» Work instructions:
Repeat exactly and only the lines from the line containing "Keep writing the three.js" through the line containing "return taken", both included.
>> begin Records for processing
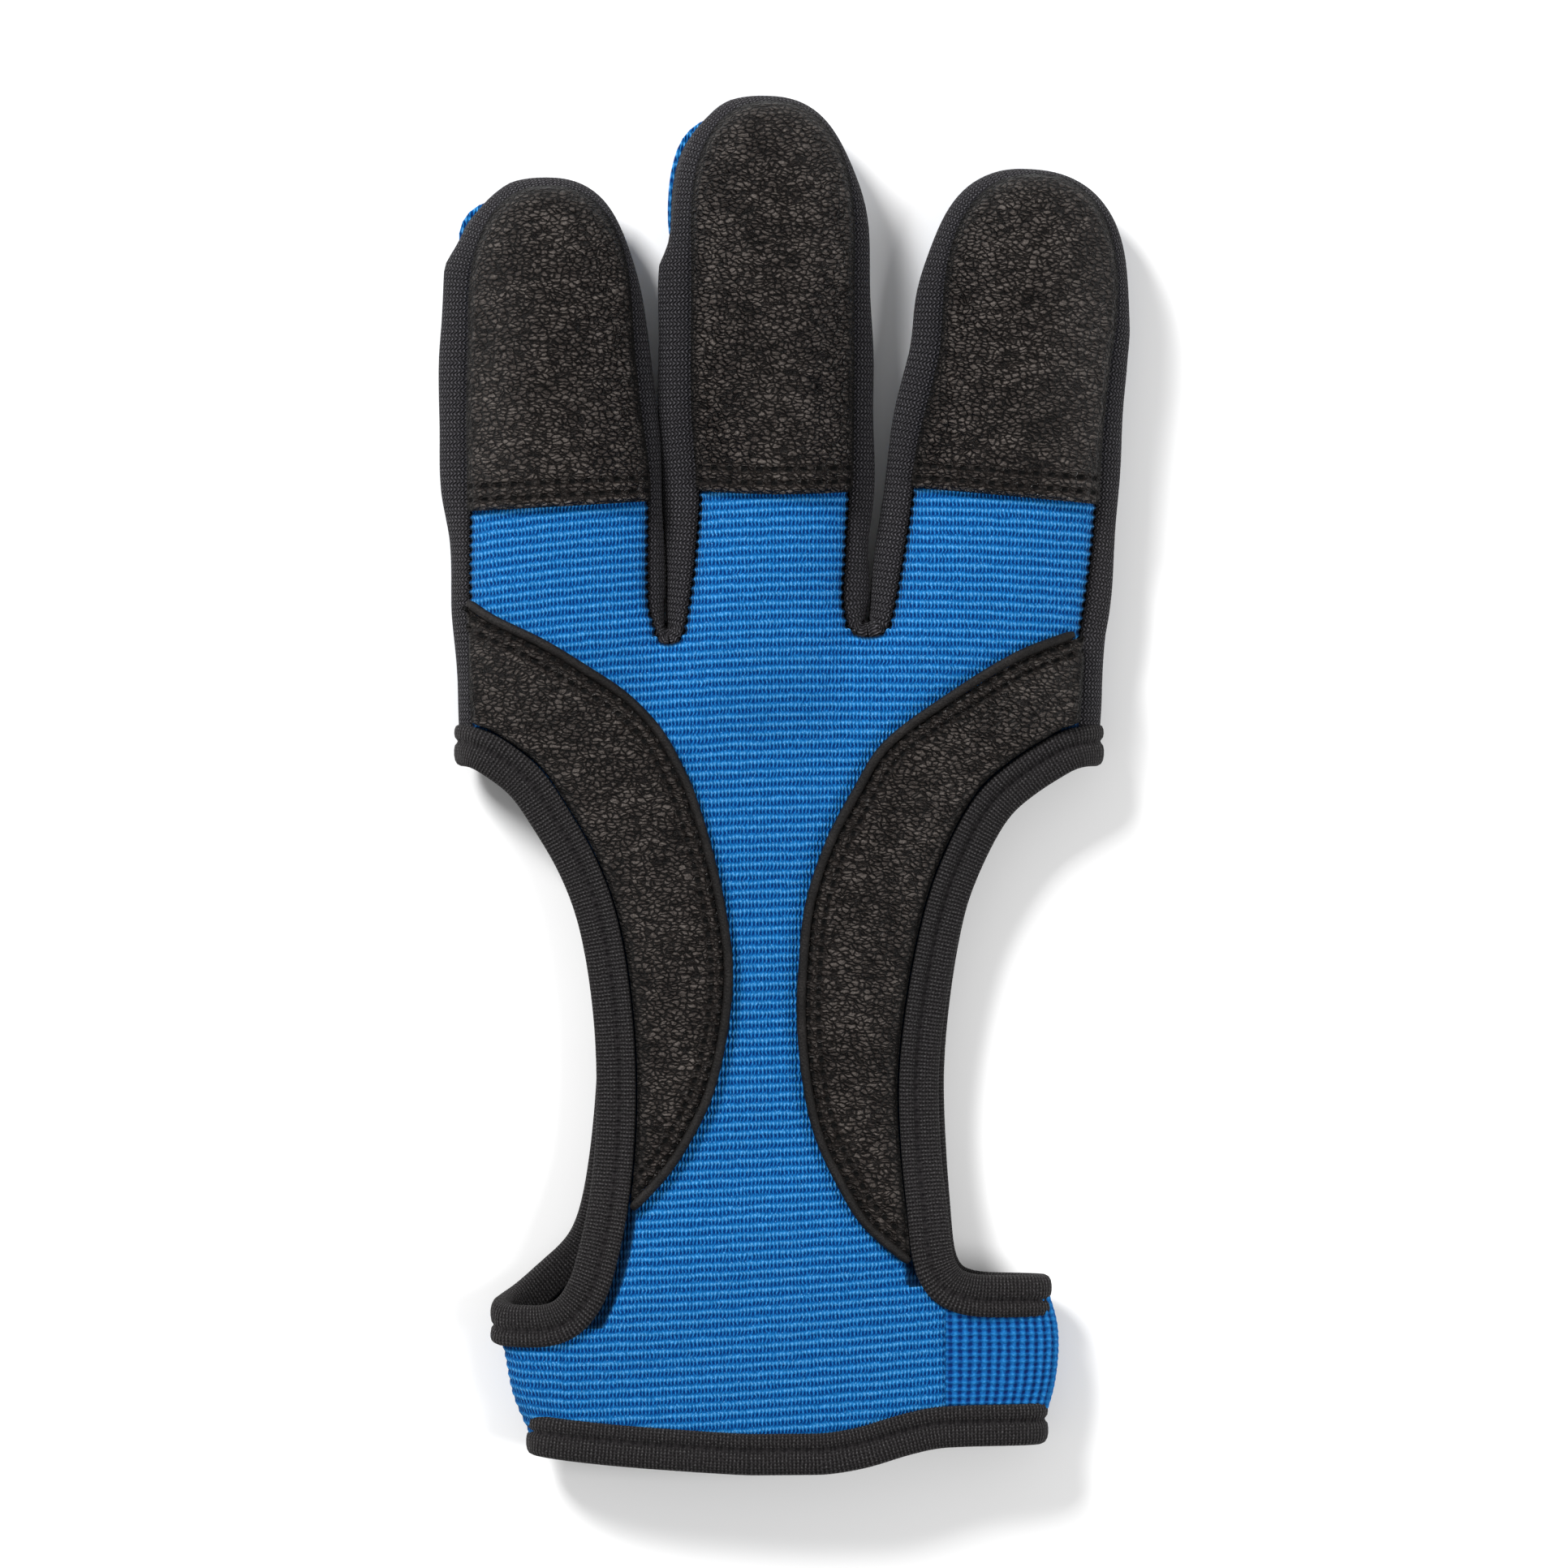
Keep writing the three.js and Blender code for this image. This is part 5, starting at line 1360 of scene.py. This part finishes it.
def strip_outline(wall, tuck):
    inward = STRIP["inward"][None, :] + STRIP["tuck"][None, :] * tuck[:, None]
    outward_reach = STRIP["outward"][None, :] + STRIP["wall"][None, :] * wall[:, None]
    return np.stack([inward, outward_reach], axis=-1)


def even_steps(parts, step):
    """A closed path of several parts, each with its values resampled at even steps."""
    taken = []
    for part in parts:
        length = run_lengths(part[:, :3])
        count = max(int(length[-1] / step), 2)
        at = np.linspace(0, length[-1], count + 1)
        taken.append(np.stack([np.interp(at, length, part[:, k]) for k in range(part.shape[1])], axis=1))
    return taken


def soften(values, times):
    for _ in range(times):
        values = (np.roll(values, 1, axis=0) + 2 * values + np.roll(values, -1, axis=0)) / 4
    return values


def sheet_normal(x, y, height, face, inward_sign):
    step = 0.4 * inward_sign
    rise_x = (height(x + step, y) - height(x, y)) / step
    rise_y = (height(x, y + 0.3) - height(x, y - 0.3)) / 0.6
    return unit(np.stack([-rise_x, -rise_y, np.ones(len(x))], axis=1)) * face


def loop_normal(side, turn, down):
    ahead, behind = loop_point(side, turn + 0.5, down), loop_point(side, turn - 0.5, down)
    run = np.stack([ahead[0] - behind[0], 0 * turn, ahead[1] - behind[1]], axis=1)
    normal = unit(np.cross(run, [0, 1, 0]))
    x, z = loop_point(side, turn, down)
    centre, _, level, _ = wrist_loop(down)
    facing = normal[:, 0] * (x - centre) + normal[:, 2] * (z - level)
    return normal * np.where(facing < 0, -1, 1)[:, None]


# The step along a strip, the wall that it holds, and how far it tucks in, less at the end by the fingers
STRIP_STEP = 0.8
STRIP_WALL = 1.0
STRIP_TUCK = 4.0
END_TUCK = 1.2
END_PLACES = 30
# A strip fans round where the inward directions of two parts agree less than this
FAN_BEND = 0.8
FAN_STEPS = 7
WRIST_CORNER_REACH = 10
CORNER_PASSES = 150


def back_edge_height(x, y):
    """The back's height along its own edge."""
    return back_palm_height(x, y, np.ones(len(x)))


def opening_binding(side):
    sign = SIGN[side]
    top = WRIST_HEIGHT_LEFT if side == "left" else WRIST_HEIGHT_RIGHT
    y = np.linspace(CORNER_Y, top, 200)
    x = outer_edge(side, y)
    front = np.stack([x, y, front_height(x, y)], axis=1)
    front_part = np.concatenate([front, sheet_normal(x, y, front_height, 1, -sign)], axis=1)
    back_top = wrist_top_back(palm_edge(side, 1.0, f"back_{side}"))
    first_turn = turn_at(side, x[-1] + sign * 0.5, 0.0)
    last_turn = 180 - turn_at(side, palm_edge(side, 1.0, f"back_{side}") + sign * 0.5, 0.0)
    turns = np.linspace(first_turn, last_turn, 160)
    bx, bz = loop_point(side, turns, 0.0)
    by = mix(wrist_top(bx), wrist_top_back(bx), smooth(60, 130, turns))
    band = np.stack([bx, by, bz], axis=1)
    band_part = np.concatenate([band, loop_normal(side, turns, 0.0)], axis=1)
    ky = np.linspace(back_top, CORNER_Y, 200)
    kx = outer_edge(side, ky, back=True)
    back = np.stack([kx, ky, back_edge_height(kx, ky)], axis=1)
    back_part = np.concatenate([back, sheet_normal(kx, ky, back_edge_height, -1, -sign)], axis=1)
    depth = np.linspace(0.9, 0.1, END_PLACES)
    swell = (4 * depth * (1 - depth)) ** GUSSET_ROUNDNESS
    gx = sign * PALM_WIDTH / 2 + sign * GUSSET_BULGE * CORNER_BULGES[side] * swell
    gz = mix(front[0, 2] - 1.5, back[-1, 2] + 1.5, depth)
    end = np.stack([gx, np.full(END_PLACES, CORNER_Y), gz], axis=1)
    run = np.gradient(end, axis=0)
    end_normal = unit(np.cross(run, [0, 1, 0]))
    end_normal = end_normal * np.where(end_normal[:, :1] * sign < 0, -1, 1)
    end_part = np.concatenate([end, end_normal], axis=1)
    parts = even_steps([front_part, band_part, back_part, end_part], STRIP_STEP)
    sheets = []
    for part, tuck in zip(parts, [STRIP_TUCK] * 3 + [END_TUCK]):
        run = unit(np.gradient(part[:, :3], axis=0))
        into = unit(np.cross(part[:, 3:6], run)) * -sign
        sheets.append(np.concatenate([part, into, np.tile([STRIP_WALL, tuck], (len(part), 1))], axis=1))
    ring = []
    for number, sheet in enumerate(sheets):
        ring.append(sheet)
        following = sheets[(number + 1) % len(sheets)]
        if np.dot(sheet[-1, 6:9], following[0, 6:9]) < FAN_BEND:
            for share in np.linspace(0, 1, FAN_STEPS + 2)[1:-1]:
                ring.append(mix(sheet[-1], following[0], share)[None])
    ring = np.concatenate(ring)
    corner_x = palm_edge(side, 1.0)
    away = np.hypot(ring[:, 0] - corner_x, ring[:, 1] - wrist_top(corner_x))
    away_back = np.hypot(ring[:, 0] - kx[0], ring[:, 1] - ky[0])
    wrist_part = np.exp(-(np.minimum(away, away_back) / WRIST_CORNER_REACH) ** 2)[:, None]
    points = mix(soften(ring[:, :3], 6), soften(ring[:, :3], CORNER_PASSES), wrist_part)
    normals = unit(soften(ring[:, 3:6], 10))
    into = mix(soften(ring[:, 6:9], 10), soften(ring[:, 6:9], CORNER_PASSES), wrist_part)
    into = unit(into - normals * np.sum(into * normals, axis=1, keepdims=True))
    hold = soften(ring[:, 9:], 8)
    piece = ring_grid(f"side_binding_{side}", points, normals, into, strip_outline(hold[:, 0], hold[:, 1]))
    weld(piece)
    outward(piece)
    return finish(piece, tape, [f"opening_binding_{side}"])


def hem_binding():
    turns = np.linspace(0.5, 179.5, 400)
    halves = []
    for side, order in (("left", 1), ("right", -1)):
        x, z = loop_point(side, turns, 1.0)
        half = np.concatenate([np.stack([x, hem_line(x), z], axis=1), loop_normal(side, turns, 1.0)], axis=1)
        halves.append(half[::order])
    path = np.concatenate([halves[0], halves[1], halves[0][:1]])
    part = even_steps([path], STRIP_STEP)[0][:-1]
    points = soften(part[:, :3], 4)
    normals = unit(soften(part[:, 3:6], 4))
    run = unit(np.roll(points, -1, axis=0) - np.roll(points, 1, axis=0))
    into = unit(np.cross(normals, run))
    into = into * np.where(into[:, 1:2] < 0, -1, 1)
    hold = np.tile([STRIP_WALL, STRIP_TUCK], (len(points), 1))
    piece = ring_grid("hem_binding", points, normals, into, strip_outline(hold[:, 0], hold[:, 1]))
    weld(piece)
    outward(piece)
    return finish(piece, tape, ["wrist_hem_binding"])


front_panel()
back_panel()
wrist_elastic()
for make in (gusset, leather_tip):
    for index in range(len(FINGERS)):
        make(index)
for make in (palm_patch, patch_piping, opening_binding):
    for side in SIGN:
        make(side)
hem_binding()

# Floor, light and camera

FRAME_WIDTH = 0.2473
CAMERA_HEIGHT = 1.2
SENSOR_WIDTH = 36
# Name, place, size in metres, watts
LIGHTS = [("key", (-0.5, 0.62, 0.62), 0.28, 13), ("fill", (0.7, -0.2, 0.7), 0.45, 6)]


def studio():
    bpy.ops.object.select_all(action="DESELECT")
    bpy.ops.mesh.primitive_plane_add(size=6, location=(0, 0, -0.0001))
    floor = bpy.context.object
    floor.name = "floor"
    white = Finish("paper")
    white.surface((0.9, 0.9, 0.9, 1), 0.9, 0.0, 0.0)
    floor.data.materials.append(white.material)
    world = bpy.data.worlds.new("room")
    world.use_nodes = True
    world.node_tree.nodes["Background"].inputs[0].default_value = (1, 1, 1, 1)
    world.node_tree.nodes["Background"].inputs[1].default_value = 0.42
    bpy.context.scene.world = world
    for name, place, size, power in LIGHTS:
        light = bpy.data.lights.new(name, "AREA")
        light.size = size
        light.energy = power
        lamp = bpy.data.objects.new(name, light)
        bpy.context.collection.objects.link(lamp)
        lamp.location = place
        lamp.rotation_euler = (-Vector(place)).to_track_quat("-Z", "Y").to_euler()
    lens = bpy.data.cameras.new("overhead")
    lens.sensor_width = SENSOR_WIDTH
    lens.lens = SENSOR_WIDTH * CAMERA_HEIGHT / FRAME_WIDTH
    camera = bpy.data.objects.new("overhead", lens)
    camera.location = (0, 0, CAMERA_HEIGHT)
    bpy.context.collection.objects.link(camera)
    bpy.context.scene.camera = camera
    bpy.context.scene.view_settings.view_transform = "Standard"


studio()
>> end Records for processing
>> begin Records for processing
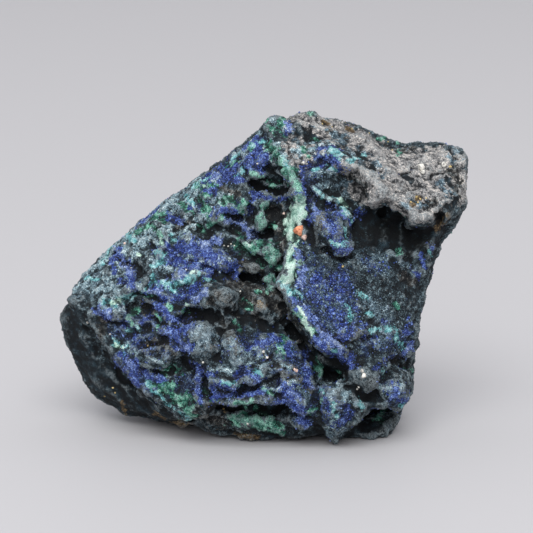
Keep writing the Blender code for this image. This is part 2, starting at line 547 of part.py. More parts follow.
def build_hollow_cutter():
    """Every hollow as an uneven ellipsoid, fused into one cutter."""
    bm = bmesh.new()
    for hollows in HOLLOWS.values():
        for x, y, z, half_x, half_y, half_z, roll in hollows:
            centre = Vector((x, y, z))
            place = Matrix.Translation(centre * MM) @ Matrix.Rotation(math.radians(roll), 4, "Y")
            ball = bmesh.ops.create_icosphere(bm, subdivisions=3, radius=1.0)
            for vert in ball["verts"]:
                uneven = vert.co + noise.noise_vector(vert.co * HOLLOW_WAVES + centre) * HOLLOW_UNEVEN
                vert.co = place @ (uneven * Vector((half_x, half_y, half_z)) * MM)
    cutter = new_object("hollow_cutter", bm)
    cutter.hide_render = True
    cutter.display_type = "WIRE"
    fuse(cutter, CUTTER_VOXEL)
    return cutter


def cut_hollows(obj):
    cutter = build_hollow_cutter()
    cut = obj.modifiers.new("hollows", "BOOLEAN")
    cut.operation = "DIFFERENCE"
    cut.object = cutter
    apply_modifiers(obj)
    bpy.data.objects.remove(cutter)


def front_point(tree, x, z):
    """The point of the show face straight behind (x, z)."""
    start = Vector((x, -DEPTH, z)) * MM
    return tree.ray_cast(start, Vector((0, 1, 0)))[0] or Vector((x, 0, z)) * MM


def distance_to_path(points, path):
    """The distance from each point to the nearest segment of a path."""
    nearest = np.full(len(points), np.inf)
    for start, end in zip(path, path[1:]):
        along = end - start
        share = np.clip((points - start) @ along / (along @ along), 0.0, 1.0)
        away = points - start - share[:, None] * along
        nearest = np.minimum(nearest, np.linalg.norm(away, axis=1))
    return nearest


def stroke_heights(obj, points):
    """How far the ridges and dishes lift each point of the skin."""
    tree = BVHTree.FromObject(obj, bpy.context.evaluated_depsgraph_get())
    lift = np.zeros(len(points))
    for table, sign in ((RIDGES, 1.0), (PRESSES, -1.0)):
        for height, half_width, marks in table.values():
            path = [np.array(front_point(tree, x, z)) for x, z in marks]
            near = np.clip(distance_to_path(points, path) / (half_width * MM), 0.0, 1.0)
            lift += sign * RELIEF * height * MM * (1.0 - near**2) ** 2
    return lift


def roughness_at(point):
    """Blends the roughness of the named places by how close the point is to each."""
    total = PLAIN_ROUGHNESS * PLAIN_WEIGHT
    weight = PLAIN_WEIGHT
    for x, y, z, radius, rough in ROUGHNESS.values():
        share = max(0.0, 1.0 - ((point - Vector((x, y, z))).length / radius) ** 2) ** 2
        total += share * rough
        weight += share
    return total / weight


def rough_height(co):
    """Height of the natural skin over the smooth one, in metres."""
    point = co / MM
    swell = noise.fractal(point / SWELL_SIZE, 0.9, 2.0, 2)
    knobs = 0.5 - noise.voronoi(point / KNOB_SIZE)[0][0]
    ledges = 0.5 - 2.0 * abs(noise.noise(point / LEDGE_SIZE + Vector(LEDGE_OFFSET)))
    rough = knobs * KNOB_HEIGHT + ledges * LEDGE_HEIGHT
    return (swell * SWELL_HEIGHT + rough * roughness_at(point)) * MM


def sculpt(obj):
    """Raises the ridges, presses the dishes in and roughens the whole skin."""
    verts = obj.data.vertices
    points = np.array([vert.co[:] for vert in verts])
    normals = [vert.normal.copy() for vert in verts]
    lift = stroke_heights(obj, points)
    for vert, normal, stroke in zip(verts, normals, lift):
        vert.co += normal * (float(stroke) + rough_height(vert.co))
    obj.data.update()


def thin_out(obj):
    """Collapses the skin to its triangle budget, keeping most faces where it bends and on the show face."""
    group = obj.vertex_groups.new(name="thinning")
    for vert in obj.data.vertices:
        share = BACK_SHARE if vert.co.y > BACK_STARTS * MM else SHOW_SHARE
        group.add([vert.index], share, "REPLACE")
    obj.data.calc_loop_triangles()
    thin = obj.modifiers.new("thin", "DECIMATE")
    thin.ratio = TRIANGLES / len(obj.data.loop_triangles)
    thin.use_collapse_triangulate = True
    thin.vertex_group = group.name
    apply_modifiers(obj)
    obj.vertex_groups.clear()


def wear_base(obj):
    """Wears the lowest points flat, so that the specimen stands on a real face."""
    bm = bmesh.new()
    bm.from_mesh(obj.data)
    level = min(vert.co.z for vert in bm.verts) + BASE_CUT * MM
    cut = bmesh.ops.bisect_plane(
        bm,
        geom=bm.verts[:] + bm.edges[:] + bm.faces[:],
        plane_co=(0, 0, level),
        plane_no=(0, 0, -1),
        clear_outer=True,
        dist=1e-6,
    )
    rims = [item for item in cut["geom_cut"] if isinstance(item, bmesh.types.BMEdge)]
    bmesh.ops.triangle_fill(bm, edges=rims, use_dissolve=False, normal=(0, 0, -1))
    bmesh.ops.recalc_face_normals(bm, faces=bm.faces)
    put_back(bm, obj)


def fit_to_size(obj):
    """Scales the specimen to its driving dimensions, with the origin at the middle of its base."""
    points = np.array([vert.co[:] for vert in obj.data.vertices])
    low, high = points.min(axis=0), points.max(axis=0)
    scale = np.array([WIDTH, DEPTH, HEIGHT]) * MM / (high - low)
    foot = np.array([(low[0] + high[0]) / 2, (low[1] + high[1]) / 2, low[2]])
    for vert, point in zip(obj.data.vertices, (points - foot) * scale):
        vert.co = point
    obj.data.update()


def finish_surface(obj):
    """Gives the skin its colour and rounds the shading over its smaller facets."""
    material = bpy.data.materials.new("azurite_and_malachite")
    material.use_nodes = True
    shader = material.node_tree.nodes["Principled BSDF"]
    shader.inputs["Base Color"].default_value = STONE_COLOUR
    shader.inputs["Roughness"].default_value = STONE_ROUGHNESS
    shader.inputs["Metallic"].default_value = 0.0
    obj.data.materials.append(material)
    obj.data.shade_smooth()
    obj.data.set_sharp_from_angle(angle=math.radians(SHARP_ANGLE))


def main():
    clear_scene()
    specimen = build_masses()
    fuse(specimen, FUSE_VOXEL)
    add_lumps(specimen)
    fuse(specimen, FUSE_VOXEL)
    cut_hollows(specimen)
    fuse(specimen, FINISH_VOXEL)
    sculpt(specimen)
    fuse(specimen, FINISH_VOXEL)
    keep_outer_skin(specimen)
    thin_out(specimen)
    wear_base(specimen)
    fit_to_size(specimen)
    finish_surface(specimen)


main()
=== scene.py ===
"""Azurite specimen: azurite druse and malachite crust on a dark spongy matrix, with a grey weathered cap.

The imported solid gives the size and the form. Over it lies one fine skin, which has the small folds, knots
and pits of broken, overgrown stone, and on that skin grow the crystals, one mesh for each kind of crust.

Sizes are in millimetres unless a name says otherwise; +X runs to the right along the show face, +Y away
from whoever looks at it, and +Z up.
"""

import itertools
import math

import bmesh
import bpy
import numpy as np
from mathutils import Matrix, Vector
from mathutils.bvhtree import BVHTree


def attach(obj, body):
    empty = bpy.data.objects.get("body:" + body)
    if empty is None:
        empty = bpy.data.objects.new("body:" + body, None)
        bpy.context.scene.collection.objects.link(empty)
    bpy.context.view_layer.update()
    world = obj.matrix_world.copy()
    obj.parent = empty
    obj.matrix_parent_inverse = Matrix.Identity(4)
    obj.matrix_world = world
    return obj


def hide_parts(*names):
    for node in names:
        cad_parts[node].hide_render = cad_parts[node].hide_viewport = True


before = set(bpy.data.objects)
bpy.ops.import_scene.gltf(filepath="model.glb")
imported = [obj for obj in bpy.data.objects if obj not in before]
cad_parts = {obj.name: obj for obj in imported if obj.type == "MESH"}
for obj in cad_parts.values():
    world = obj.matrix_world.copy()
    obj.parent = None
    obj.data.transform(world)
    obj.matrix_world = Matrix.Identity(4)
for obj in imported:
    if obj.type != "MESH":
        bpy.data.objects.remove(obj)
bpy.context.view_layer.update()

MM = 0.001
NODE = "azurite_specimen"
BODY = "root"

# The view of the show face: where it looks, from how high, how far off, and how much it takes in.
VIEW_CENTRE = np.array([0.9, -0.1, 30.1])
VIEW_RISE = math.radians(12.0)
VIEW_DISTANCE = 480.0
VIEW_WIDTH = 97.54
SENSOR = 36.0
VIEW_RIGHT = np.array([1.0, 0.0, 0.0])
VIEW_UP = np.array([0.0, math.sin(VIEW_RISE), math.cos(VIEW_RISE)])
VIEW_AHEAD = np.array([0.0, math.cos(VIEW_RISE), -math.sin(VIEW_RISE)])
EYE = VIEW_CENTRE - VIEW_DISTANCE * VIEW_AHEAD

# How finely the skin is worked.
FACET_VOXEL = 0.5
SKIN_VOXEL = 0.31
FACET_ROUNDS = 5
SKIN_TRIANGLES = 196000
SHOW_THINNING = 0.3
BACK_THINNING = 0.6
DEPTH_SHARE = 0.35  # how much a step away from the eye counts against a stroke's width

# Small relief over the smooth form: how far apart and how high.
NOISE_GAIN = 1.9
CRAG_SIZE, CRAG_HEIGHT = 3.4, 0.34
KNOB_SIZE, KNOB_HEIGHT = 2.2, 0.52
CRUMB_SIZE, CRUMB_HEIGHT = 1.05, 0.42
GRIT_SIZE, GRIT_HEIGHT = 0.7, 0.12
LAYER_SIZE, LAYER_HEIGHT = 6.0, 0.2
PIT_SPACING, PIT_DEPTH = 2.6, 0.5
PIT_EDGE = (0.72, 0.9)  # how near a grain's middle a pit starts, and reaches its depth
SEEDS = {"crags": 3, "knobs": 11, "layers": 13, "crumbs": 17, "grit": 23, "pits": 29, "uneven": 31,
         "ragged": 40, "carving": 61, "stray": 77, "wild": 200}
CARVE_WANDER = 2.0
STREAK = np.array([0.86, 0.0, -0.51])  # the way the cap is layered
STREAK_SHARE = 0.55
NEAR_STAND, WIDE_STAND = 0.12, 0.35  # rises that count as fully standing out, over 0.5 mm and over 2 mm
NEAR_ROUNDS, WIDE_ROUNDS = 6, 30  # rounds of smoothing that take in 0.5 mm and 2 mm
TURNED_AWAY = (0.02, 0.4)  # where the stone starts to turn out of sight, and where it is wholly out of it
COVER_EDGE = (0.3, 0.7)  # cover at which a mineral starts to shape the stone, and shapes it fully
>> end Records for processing
» Exercise output:
Keep writing the three.js and Blender code for this image. This is part 5, starting at line 1360 of scene.py. This part finishes it.
def strip_outline(wall, tuck):
    inward = STRIP["inward"][None, :] + STRIP["tuck"][None, :] * tuck[:, None]
    outward_reach = STRIP["outward"][None, :] + STRIP["wall"][None, :] * wall[:, None]
    return np.stack([inward, outward_reach], axis=-1)


def even_steps(parts, step):
    """A closed path of several parts, each with its values resampled at even steps."""
    taken = []
    for part in parts:
        length = run_lengths(part[:, :3])
        count = max(int(length[-1] / step), 2)
        at = np.linspace(0, length[-1], count + 1)
        taken.append(np.stack([np.interp(at, length, part[:, k]) for k in range(part.shape[1])], axis=1))
    return taken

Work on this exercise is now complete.